Ginger Garcia presented an amazing account of her work with middle school students and how she was creating incredible AI partnerships and collaborative, project based initiatives for students to enhance their metacognitive processes and critical thinking skills with AI tools and platforms. I have done very similar work in my First-Year Writing classroom; Ginger used AI tools to help students understand how messages students were creating with their writing were being understood and interpreted by audiences and if the exigence and authorial intention of the writing was having the impact the writers wanted; offering students chances to see, in real time, how the words they were crafting were being understood by audiences and then offering them space and time to adjust, reflect and metacognitively/critically think about how the ideas they were shaping in their writing were transferring to their audience. This concept of real time feedback and metacognitive, process based writing is a crucially important practice that, when used with human partnerships, and an understanding that AI is simply a tool for ideation and externalized metacognition, can support writers in brand new ways.
Jorge Costa, an accomplished musician and producer, shared an incredible experience working with students in a music class using AI tools to reclaim agency and ownership in the music production process in the age of AI; a process that was strikingly similar to the process of writing and composition. Students working with Jorge embraced play and fun in his class, working with Generative AI tools to create beats and the starting points of musical compositions with various AI tools; which raised important questions about ownership of the AI output; did this song belong to the artist or to the AI? These same questions can and should be applied to all AI output. This comprehensive report from the U.S. Copyright office is worth reading on this point. Throughout the course, Jorge’s students grappled with really important questions about how to use AI, how not to use AI, and how to create partnerships with these tools through project based learning activities that presented new pathways to the outcomes Jorge valued in his course, pathways that offer new value for students working with and critically thinking about the role of AI in music production. Students were able to find agency in using parts of AI generated musical compositions and reworking those elements into new, remixed or sampled music elements that they created themselves as humans, collaborating with AI tools to produce something new and engaging, forging paths to new musical compositions and novel ideas as they collaborated with AI in ways they had not considered before, pushing their imaginative boundaries further. In the end, Jorge and his class created several exciting pieces of human/AI partnered musical compositions which students agreed were their original work and will be released.

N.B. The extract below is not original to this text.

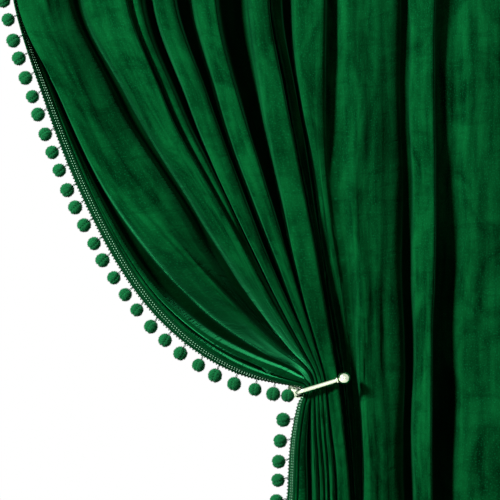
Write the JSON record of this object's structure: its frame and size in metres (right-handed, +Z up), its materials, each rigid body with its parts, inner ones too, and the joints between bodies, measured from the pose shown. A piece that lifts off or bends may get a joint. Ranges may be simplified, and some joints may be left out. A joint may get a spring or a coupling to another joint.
{
  "type": "velvet curtain panel with pom-pom trim and holdback hook",
  "caption": "Long velvet curtain hanging in uneven folds, its pom-pom edged side swept back over a metal holdback hook with a ball end.",
  "frame": {"origin": "middle of the top edge of the cloth, half way through the depth of its folds", "axes": "+Z up, the face of the cloth looks to -Y, the wall is at +Y, +X from the leading edge to the fixed side"},
  "size_m": [1.1987, 0.158, 2.1302],
  "materials": {
    "velvet": "deep green velvet, short pile, softly crushed",
    "pompom_trim": "woven braid with yarn pom-poms, green",
    "holdback_metal": "polished pale metal"
  },
  "bodies": {
    "root": {"velvet_panel": "velvet", "pompom_trim": "pompom_trim", "holdback_plate": "holdback_metal", "holdback_rod": "holdback_metal", "holdback_collar": "holdback_metal", "holdback_ball": "holdback_metal"}
  },
  "joints": []
}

All of these amazing presenters shared a common theme: project based learning initiatives that underscored the value of AI collaboration and co-constructive partnerships as process over production. I have said many times that AI is not really a product tool; at best, it simulates the creation of a product, it provides a probable outcome of what that thing you want it to make might look like; it is a pretty good guess at what that thing might be. Is it the real thing? Not really. So what is AI really good at? It is good at being an externalized, metacognitive partner. It is good at being YOU; or more precisely, it is good and helping you see your own thinking. Writers are sort of trained to do this already. In Phaedrus, Socrates says that writing and conversing with others renders self-knowledge possible and writing is offered as a way through which self-knowledge could take place; some argue that it was the development of written language itself that caused humans to become self-aware; now that we had a vehicle to see our internal thoughts reflected outwardly. Perhaps this is the true power of AI; not to create products but to help us see our own consciousness externalized and be able to ‘talk to our selves’ in a way; to metacognitively collaborate in ways we never thought possible before.
The amazing panelists I had the privilege of listening to yesterday presented some incredible stories and experiences that point to the astounding impact of what AI can do for students, educators and pedagogical paradigms if wielded in the right ways; if we can begin to forge partnership pathways that foster new efforts toward process, project based learned, AI Literacy and a rethinking of the value in the work of teaching and learning in the age of AI.